Rinaldi's workshop sawdust and the milonga's dust motes make for lovely textures, and the author's sentences often land with a dancer's precision. But the structure wobbles: rehearsal vignettes dominate the first half, then a flurry of external pressures arrives near the festival, compressing key revelations from the ledger.

I liked the alternating quiet, the phone calls from Julien, the orchestra tuning, yet transitions sometimes feel like a fade rather than a cut. The final set pieces are earned, if slightly belated, and the book's musicality carries the reader through a few repetitive steps.

Mara Jiménez
2024-07-05

El libro respira San Telmo: baldosas en blanco y negro, papelitos sobre Defensa, bandoneón que vibra en La Estrella Roja.
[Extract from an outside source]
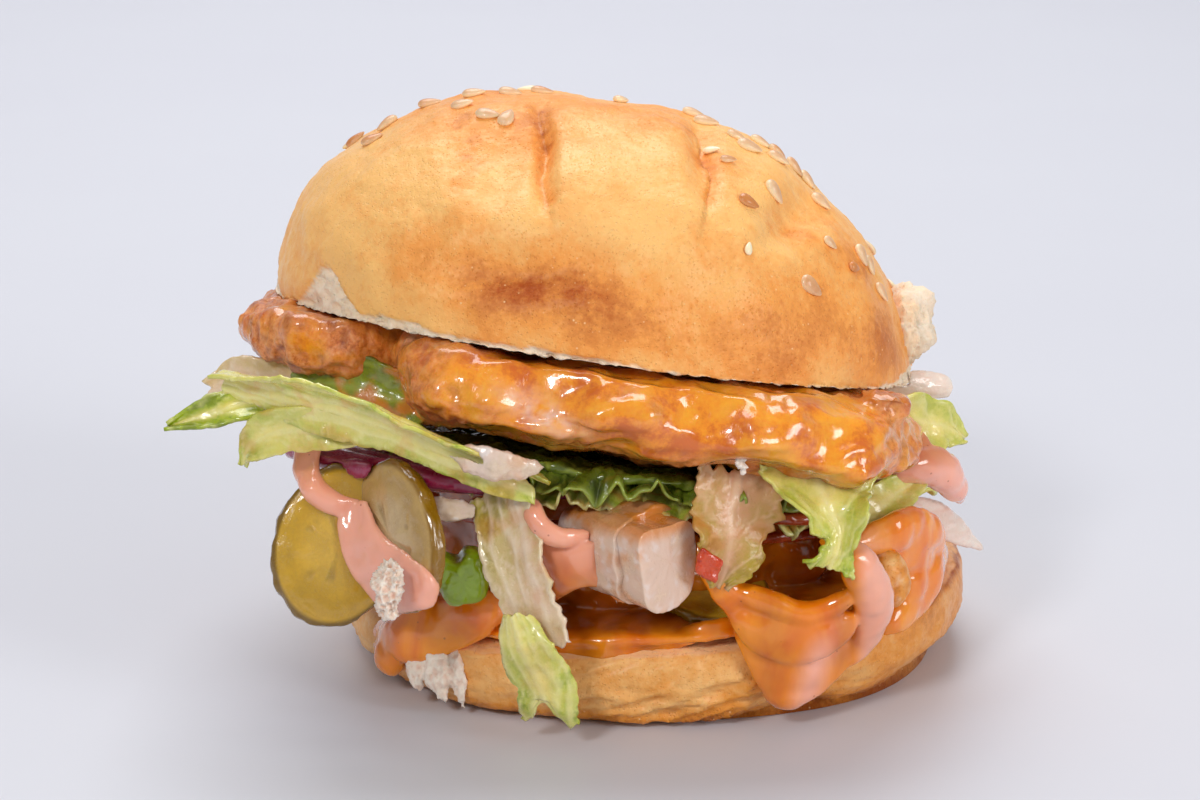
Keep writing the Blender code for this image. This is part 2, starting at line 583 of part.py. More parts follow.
def make_sauces():
    """Thick sauce: ribbons that hang down the fillings and coats over the heel's edge."""
    return [
        strand("sauce_ribbon_left",
               [(-46.8, -42.4, 44.2, 2.6, 1.2), (-48.0, -44.4, 41.0, 3.4, 1.7),
                (-47.0, -46.0, 37.8, 3.6, 1.9), (-43.0, -47.6, 36.2, 3.0, 1.8),
                (-38.6, -48.6, 35.6, 1.8, 1.2)],
               0.0, 10, 11, "pink_sauce"),
        strand("sauce_on_pickles",
               [(-41.0, -47.4, 35.6, 2.2, 1.2), (-40.0, -50.0, 31.2, 4.6, 1.7),
                (-36.0, -51.6, 26.0, 6.4, 2.0), (-32.2, -50.8, 21.0, 5.0, 1.6)],
               0.0, 10, 9, "pink_sauce", blunt=4.0),
        strand("sauce_middle",
               [(-13.4, -42.6, 35.6, 3.4, 1.5), (-11.4, -44.4, 31.2, 5.2, 2.0),
                (-8.6, -44.6, 25.4, 6.2, 2.2), (-5.6, -43.0, 18.6, 5.6, 1.8)],
               0.0, 12, 10, "pink_sauce", blunt=4.0),
        strand("sauce_ribbon_right",
               [(33.0, -30.0, 38.0, 1.8, 1.4), (39.6, -24.0, 36.0, 3.0, 2.0),
                (45.6, -17.4, 32.4, 3.6, 2.3), (49.0, -13.0, 28.0, 2.8, 1.9),
                (47.6, -12.6, 24.0, 1.8, 1.2)],
               0.0, 10, 11, "pink_sauce"),
        strand("sauce_rim",
               [(26.4, -49.2, 27.6, 2.0, 1.6), (30.4, -45.4, 26.4, 2.4, 2.0),
                (34.2, -41.0, 20.6, 2.5, 2.2), (35.0, -38.4, 15.4, 2.5, 2.2),
                (33.6, -38.4, 10.6, 2.4, 2.0), (30.8, -39.8, 6.6, 2.2, 1.8),
                (27.6, -41.0, 4.2, 1.6, 1.4)],
               0.0, 8, 13, "pink_sauce", lump=0.6),
        strand("sauce_arm",
               [(9.6, -47.4, 26.4, 1.8, 1.2), (12.6, -45.0, 22.4, 2.8, 1.7),
                (17.2, -42.8, 17.4, 3.6, 1.9), (21.0, -41.4, 12.4, 2.6, 1.4)],
               0.0, 8, 7, "orange_sauce", lump=0.5),
        coat("sauce_apron", math.radians(-64), 0.31, 1.1, -0.30, 2.0, "pink_sauce", 22, 9,
             lobes=((-0.95, 0.3, 0.35), (0.95, 0.3, 0.25)), lip=2.4),
        coat("sauce_drip_left", math.radians(-136), 0.38, 1.1, 0.18, 2.0, "orange_sauce", 24, 8,
             lobes=((-0.38, 0.28, -0.48),), lip=4.0, lip_slope=4.5),
        coat("sauce_right", math.radians(-27), 0.40, 1.1, -0.12, 1.4, "orange_sauce", 22, 8,
             lobes=((-0.2, 0.35, -0.16), (0.75, 0.3, -0.1)), lip=4.5),
        coat("sauce_drip_back", math.radians(112), 0.24, 1.1, 0.1, 1.6, "orange_sauce", 18, 8,
             lobes=((0.2, 0.35, -0.36),), lip=3.0),
    ]


def baked(obj):
    """Applies the object's modifiers, and drops any loose scrap that a cut left."""
    graph = bpy.context.evaluated_depsgraph_get()
    mesh = bpy.data.meshes.new_from_object(obj.evaluated_get(graph))
    obj.modifiers.clear()
    obj.data = mesh
    bm = bmesh.new()
    bm.from_mesh(mesh)
    bmesh.ops.remove_doubles(bm, verts=bm.verts, dist=0.02 * MM)
    bmesh.ops.dissolve_degenerate(bm, edges=bm.edges, dist=0.02 * MM)
    islands = face_islands(bm)
    largest = max(islands, key=len)
    scraps = [face for island in islands if island is not largest for face in island]
    bmesh.ops.delete(bm, geom=scraps, context="FACES")
    bmesh.ops.dissolve_limit(bm, angle_limit=math.radians(FLAT_ENOUGH), verts=bm.verts, edges=bm.edges)
    bmesh.ops.triangulate(bm, faces=bm.faces)
    bm.to_mesh(mesh)
    bm.free()
    mesh.shade_smooth()
    return obj


def face_islands(bm):
    """The bmesh's faces as lists that hang together."""
    waiting = set(bm.faces)
    islands = []
    while waiting:
        island, edge = [], [waiting.pop()]
        while edge:
            face = edge.pop()
            island.append(face)
            near = {link for side in face.edges for link in side.link_faces} & waiting
            waiting -= near
            edge.extend(near)
        islands.append(island)
    return islands


def fused(obj, others):
    """Joins the others onto the object with one union, then removes them."""
    group = bpy.data.collections.new(f"fused_to_{obj.name}")
    for other in others:
        bpy.context.scene.collection.objects.unlink(other)
        group.objects.link(other)
    bpy.context.scene.collection.children.link(group)
    union = obj.modifiers.new("union", "BOOLEAN")
    union.operation = "UNION"
    union.operand_type = "COLLECTION"
    union.collection = group
    baked(obj)
    for other in others:
        bpy.data.objects.remove(other)
    bpy.data.collections.remove(group)
    return obj


def bounds_meet(first, second):
    """True if the two objects' boxes come within a gap of each other."""
    near = []
    for obj in (first, second):
        points = [vert.co for vert in obj.data.vertices]
        near.append([(min(p[i] for p in points), max(p[i] for p in points)) for i in range(3)])
    return all(a[0] - GAP * MM < b[1] and b[0] - GAP * MM < a[1] for a, b in zip(*near))


def tree_of(obj, swell=0.0):
    """The object's surface for distance and crossing tests, swollen by so many millimetres."""
    points = [vert.co + vert.normal * swell * MM for vert in obj.data.vertices]
    return BVHTree.FromPolygons(points, [face.vertices[:] for face in obj.data.polygons])


def cut_clear(obj, others):
    """Cuts the object back so that it keeps a gap from the others."""
    for other in others:
        if not bounds_meet(obj, other):
            continue
        if not tree_of(obj).overlap(tree_of(other, 0.3 * GAP)):
            continue
        cutter = other.copy()
        cutter.data = other.data.copy()
        cutter.name = "cutter"
        bpy.context.scene.collection.objects.link(cutter)
        for vert, normal in zip(cutter.data.vertices, [v.normal.copy() for v in other.data.vertices]):
            vert.co += normal * GAP * MM
        cut = obj.modifiers.new("cut", "BOOLEAN")
        cut.operation = "DIFFERENCE"
        cut.object = cutter
        baked(obj)
        bpy.data.objects.remove(cutter)
    return obj


def main():
    for obj in list(bpy.data.objects):
        bpy.data.objects.remove(obj)
    firm = [make_crown(), make_heel()]
    loose = make_chicken() + make_pickles() + make_leaves() + make_small_pieces()
    loose += make_back_leaves() + make_fillings() + make_sauces()
    placed = list(firm)
    for obj in loose:
        placed.append(cut_clear(obj, placed))


main()
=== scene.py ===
"""The looks of a stacked chicken burger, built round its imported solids.

Sizes in this file are in millimetres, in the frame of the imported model, and become metres as each
piece is finished. +Z is up and -Y is the front.
"""

import logging
from collections.abc import Callable, Iterable, Sequence
from dataclasses import dataclass, field
from enum import Enum
from math import asin, atan2, copysign, cos, exp, hypot, pi, radians, sin, sqrt

import bmesh
import bpy
from mathutils import Matrix, Vector, noise
from mathutils.bvhtree import BVHTree


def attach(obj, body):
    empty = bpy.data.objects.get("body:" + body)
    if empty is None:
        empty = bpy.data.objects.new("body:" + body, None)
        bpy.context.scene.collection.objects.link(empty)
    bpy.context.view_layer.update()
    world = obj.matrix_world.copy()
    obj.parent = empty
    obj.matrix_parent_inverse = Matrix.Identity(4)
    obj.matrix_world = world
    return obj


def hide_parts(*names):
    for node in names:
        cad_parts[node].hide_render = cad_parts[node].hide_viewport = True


LOG = logging.getLogger("burger")
MM = 0.001
GAP = 0.35

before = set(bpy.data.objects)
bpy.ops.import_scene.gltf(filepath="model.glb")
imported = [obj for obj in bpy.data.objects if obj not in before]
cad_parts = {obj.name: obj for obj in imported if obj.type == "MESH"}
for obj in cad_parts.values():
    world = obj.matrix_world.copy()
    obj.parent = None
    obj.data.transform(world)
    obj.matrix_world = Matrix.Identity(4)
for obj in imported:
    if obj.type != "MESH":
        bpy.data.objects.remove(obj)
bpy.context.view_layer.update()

# The bun's and the fillings' driving sizes, as in the solids
CROWN_CENTRE = Vector((-7, 0, 0))
CROWN_RADIUS_X, CROWN_RADIUS_Y, CROWN_RISE = 49, 47, 37.3
CROWN_FLOOR, CROWN_FALL_RIGHT, CROWN_FALL_BACK = 46.9, 0.147, 0.170
HEEL_CENTRE = Vector((2.5, 0, 0))
HEEL_RADIUS_X, HEEL_RADIUS_Y = 47.5, 45.5
HEEL_TOP, HEEL_BELLY, HEEL_FOOT = 13.4, 7.6, 0.62
FILLET_THICKNESS = 13
SEED_LENGTH, SEED_WIDTH, SEED_HEIGHT = 3.6, 2.1, 1.3
SEED_TURNS, SEED_LOWEST = 62, 20

# The photograph's view
PHOTO_WIDTH, PHOTO_HEIGHT = 1200, 800
VIEW_TARGET = Vector((-6.2, 0, 37.5))
VIEW_ELEVATION, VIEW_DISTANCE = radians(16), 520
MM_PER_PIXEL = 0.155
SENSOR_WIDTH = 36

Rule = Callable[[Vector, Vector], float]
Colour = tuple[float, float, float, float]
Triple = tuple[float, float, float]
Mesh = bmesh.types.BMesh
Socket = bpy.types.NodeSocket


class Slot(Enum):
    """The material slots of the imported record."""

    CRUST = "crust"
    HEEL_CRUST = "heel_crust"
    CHICKEN = "glazed_chicken"
    LETTUCE = "lettuce"
    DARK_LETTUCE = "dark_lettuce"
    RIB = "lettuce_rib"
    PICKLE = "pickle"
    RED_ONION = "red_onion"
    PALE_ONION = "pale_onion"
    TOMATO = "tomato"
    PEPPER = "pepper"
    CHILLI = "chilli"
    ORANGE_SAUCE = "orange_sauce"
    PINK_SAUCE = "pink_sauce"
    CRUMB = "crumb"


# Form, as in the solids


def crown_floor(x: float, y: float) -> float:
    """Height of the crown's cut face, which tips down to the right and to the back."""
    return CROWN_FLOOR - CROWN_FALL_RIGHT * x - CROWN_FALL_BACK * y


def heel_top(x: float, y: float) -> float:
    """Height of the heel's cut face, a shallow dish that stands higher on the right."""
    dx, dy = x - HEEL_CENTRE.x, y - HEEL_CENTRE.y
    dish = 1.6 * ((dx * dx + dy * dy) / HEEL_RADIUS_X**2 - 0.5)
    return HEEL_TOP + 0.055 * dx + dish


def level(x: float, y: float, share: float) -> float:
    """Height at a share of the way from the heel's top up to the fillet's underside."""
    low = heel_top(x, y) + GAP
    high = crown_floor(x, y) - FILLET_THICKNESS - 3 * GAP
    return low + share * (high - low)


def superellipse(theta: float, radius_x: float, radius_y: float, power: float) -> float:
    """Radius of a rounded oval outline in direction theta."""
    across = abs(cos(theta) / radius_x) ** power
    along = abs(sin(theta) / radius_y) ** power
    return (across + along) ** (-1 / power)


def signed_power(value: float, power: float) -> float:
    """The value's size to a power, with its sign kept."""
    return copysign(abs(value) ** power, value)


def uneven(theta: float, seed: float, amount: float) -> float:
    """A slow closed wave round an outline."""
    waves = (2, 3, 5, 8)
    return amount * sum(sin(n * theta + seed * n * 1.7) / n**0.7 for n in waves) / 1.6


def lumps(point: Vector, size: float, amount: float, seed: float = 0) -> float:
    """Rounded lumps of about this size, between minus and plus the amount."""
    return amount * noise.noise(point / size + Vector((seed, 2.3 * seed, -seed)))


def rough(point: Vector, size: float, amount: float, seed: float = 0, octaves: int = 4) -> float:
    """Lumps upon lumps, the largest of about this size."""
    return amount * noise.fractal(point / size + Vector((seed, -seed, 1.7 * seed)), 0.9, 2.1, octaves)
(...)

Se saborea la yerba, el horno de las empanadas y ese polvo de sala vieja donde los desarrolladores ya reparten folletos.

La relación Sofía-Mateo se arma entre ensayos y silencios, con un encanto cálido que crece. Hay un tramo medio un poco lento, sí, pero la noche del homenaje y la orquesta voluntaria lo compensan. Romance para quienes aman la ciudad tanto como el abrazo cerrado.

Iris Calderon
2024-06-20

Sometimes a romance arrives with the scent of wood glue and café, and it asks you to listen.

For me, this book is about navigation; desire as compass, memory as map. The milonga becomes a heartbeat, a civic ritual, a home stitched back together. The notion of "a dance meant to save a room" wrecked me in the best way.

Sofía and Mateo don't just fall; they decide. Step by step, they test what a future costs when visas, injuries, and obligations keep calling. The ledger, the volunteer orchestra, the lights strung over scuffed tiles—all of it sings.

The prose sways and snaps, like a close embrace giving way to a sharp pivot. Arguments over mate cool into walks down Defensa; the city feels conspiratorial and tender.

I finished with my chest warm and my feet itching to learn ocho cortado. Love as choreography, yes—but also as bravery. Absolute joy.